Retained Earnings
Definition
Retained earnings represent the cumulative net income or loss of a company that has been retained and reinvested into the business rather than distributed to shareholders as dividends. It is a component of shareholders' equity on the balance sheet and reflects the portion of profits earned by the company since its inception that has not been paid out as dividends. Retained earnings increase through profitable operations and decrease through net losses or dividend payments.
Example
At the end of each fiscal year, a company calculates its net income and determines the portion of that income to retain for reinvestment. For example, if a company generates $1 million in net income and decides to distribute $200,000 as dividends to shareholders, the remaining $800,000 is added to retained earnings. This accumulation of retained earnings over time represents the company's internal source of capital for future growth, acquisitions, or debt reduction.
Why It Matters
Retained earnings play a critical role in financing a company's operations and growth initiatives.
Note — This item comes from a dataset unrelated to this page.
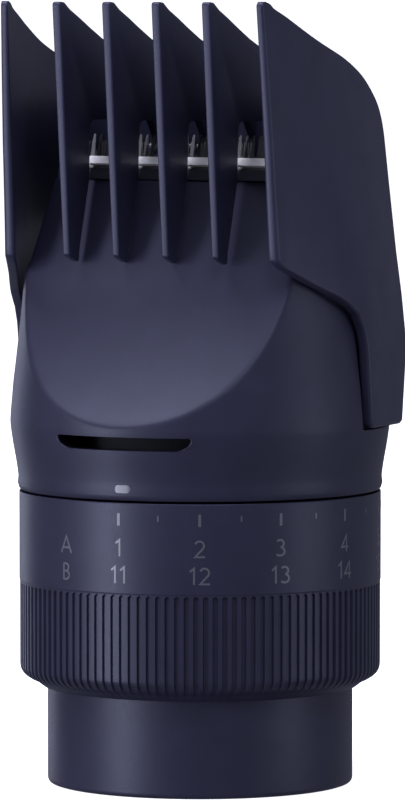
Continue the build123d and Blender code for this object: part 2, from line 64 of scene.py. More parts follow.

By reinvesting profits back into the business, companies can fund capital expenditures, research and development projects, and other strategic investments without relying on external financing sources. Additionally, retained earnings contribute to shareholders' equity and enhance the company's financial stability and flexibility. They also serve as an indicator of the company's profitability and long-term sustainability, influencing investor confidence and valuation. Monitoring retained earnings is essential for assessing a company's financial health, dividend policy, and capacity for future earnings growth.